Essentially an nth degree rehash of Bond conventions in a story about a repressed bureaucrat, Get Smart joins The Avengers (1998) as another blockbuster violation of a decent TV show, in part because Steve Carell superimposes his 40-year-old virgin sweetness onto Maxwell Smart. As played by Don Adams, Smart was a bumbler, but he played his role straight and never let on to his ineptitude, and so he had a kind of dignity. Carell’s version of Maxwell is enormously self-conscious in his bumbling, so he has none. The film suggests that he may be “smart,” but the jokes are so weak, his intelligence becomes a moot point. I guess I should have found the movie funny, as Roger Ebert did, but much of the time I was more disturbed by its climate of (especially) male insecurity and therapeutic psychobabble. Repeated jokes about neurotic eating progress to several fat jokes, one concerning Maxwell’s past as a fat man that haunts him (brief images of Carell in a fat suit falling around an obstacle course), and another long sequence when he pulls out a fat woman from a crowd of women at a formal ball in Russia, and then dances with her at length as Anne Hathaway and a handsome Russian look on. At the end of the scene, the fat woman flips off the (jealous?) other women spectators, so that makes laughing at her okay?

I was also bothered by the besmirching treatment of Hathaway. As her career would seem to benefit from The Devil Wears Prada and Becoming Jane, now she reaches blockbuster status, and what kind of dialogue does she get? At one point, as she’s maneuvering her way through an elaborate and deadly grid of lasers, she looks over at Maxwell and says “Are you looking at my butt?” Smart replies with “yes,” “no,” “yes.” In terms of the Darwinian face off between the sexes, the stark contrast between Maxwell and Agent 99 would suggest that men are no longer needed. We see other sad examples: Bill Murray inside of tree in a short scene, saying “Who wants to talk to a guy in a tree?” The Jaws-like villain, straight from Moonraker, looks menacing until Maxwell counsels him therapeutically about his life and his wife, in the middle of a fight scene on a roof at night. Eventually, all of Maxwell's talk works his magic on the “bad guy,” so he drops his big piece of machinery and gives Maxwell a hug for his words of wisdom. Lastly, and perhaps saddest of all, we get to see James Caan as the bumbling president making a 9/11 reference as he tries to read a storybook to some kids in a classroom. As he messes up in reading, one boy says “I think you suck as my teacher.”

Curiously, the one actor who seems exempt from the general emasculation is Dwayne Johnson, who plays Agent 23. It’s hard to say why, but I think it helps that he’s not in the film all that much, and his brand of cartoonish machismo has somehow been enhanced by Disney success and his surreal role in Southland Tales.
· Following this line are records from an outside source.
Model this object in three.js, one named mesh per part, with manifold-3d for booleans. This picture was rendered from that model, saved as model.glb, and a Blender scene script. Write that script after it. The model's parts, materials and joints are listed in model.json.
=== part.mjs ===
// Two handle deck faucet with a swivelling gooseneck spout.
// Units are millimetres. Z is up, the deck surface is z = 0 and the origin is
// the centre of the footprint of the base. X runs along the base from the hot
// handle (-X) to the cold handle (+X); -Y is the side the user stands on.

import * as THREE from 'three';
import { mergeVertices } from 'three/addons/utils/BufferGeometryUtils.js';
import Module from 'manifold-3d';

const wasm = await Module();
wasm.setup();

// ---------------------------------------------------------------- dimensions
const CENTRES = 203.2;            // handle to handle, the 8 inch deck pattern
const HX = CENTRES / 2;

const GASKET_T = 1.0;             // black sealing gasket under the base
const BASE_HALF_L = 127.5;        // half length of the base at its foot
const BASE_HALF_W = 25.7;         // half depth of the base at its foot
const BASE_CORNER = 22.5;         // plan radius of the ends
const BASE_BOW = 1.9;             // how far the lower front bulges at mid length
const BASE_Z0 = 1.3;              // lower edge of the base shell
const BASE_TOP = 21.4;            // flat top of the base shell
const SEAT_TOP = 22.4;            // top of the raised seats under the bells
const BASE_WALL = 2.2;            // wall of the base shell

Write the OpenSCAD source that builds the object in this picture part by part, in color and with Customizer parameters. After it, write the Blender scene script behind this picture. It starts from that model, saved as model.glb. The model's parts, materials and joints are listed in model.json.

From its theft from The Man Who Knew Too Much to its weird reunion of Carell and Alan Arkin from the superior Little Miss Sunshine, Get Smart struck me as symptomatic of masculine derangement and decline. Somehow guys embody the joke too much for it to be all that funny.

Comments

Castle of Stink said…
Durn. I was hoping you at least found it slightly amusing. I may have to see it anyway...
I found the film too existentially dark in its implications to notice much humor in it.